Review by GamingJock

Reviewed: 03/16/11

So much potential gone to waste with generic, uninspired gameplay

When I first heard of Homefront a few months back, I was inexplicably drawn to the game by the sheer ridiculousness of the plot. North Korea unifying the peninsula peacefully, conquering Japan, and then invading the continental United States... is this real life? However, after playing through the singleplayer campaign, I realized that Homefront's story may be its strongest suit after all.


The live action intro to the game immediately immersed me into the bleak future of Homefront, with its mockumentary style and surprisingly good production values. Similarly, throughout the game, intel can be found that adds back story to how North Korea rose to power, and the simultaneous decline of the United States economy and military. The writing is excellent, and times sounds like the latest technothriler out on the shelves. While the immersion can be strong, at certain points the game rips you out of it with heavy handed attempts at what some professional reviews called "emotional scenes". Such as when two Korean soldiers executed a woman and then calmly walked away in opposite directions from one another as they ignored the shrieking of the woman's toddler. This elicited nothing from me but sighs and eye-rolling. Call me callous, but scenes like this just seem so forced.

Singleplayer Gameplay

Moving on to gameplay, this is where Homefront began its nose dive for me. Homefront makes absolutely no strides in FPS gameplay, with every mechanic being ripped from other titles. It's all here: regenerating health with the screen smeared with bloody jelly, the "X" on the crosshairs indicating you hit your target, invincible NPC allies tossing one-liners, giant immersion-destroying objective icons littering the screen, etc etc. As I played I got the feeling I had seen it all before, except that the bad guys received a palette swap from Russian uniforms to Korean ones and new voiceovers. Now, some gamers might think that originality does not matter so long as the gameplay is solid. In some ways, Homefront is a totally serviceable shooter. However, there are some nuances that drove me insane. For example, the Korean enemies often have pinpoint accuracy and can hit you through tiny cracks in cover you didn't even know were there. You heal very quickly, so the gameplay is often a tedious process of shooting a bunch of guys from cover, running 20 feet, getting lit up by several suddenly appearing enemies, finding cover for 2-3 seconds, and then killing them. Now repeat this 1000 times and throw in some vehicle sections.

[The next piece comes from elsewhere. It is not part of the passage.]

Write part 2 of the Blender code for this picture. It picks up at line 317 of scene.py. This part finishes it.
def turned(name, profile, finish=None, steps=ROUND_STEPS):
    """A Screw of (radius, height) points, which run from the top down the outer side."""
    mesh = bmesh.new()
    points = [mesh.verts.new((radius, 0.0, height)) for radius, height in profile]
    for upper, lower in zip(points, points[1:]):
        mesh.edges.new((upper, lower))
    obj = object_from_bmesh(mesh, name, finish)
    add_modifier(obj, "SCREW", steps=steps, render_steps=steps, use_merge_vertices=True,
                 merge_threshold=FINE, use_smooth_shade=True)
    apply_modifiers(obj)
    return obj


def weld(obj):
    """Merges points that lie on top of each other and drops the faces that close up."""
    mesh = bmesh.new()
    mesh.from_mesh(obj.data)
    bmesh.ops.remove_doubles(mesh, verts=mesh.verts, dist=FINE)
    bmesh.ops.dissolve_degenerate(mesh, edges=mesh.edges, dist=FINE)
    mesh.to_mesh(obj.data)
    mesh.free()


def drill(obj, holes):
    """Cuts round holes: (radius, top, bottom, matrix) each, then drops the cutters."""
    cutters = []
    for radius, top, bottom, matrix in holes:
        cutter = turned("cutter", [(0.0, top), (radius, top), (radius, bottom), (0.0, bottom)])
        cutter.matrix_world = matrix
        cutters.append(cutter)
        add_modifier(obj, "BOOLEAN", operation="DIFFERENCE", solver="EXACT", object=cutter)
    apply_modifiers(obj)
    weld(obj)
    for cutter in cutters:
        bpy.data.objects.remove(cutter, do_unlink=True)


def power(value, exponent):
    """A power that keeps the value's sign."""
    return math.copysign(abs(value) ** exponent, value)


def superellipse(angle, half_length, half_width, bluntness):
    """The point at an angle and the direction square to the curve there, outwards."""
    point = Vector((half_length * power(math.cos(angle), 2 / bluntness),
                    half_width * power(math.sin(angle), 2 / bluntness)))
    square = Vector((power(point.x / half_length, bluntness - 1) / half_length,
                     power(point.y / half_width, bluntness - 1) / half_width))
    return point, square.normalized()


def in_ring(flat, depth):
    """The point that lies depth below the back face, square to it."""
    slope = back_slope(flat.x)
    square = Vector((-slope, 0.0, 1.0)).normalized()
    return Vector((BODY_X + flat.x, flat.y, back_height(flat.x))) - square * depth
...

At the time of writing this review I have not spent more than a few hours with multiplayer, mostly because I was bored with it. It's adequate, but at the same time there's little that keeps me wanting to come back. I'm not the type of gamer who is drawn in by the Skinner Box of achievements and unlockable guns - the gameplay has to be the deciding factor. Although a few of the maps were fun to play on, I found the multiplayer lacking any standout features that made me want to keep playing.


Homefront feels like a game with lost potential. The buildup to the campaign and the intel easter eggs paint a game world that could have been exploited by the developers in so many better ways. In fact, this game would have been great as a sandbox-style game with an open world that could be liberated as the player saw fit. In addition, the whole concept of a resistance movement on American soil has tons of potential for interesting gameplay... and yet instead I felt I was playing yet another generic, military-themed shooter, the only difference being I fighting in a suburban house in Anytown, USA instead of some backwater third-world nation.

While I did go on a somewhat satisfying rollercoaster cinematic experience for 5 hours, I feel completely done with Homefront already. There is little to bring me back to it, which is disappointing because I just spent $50 on it (at least I got Metro 2033 for free with the Steam bundle!). If you have a console, I recommend renting it for the campaign, but obviously this is not an option for PC gamers.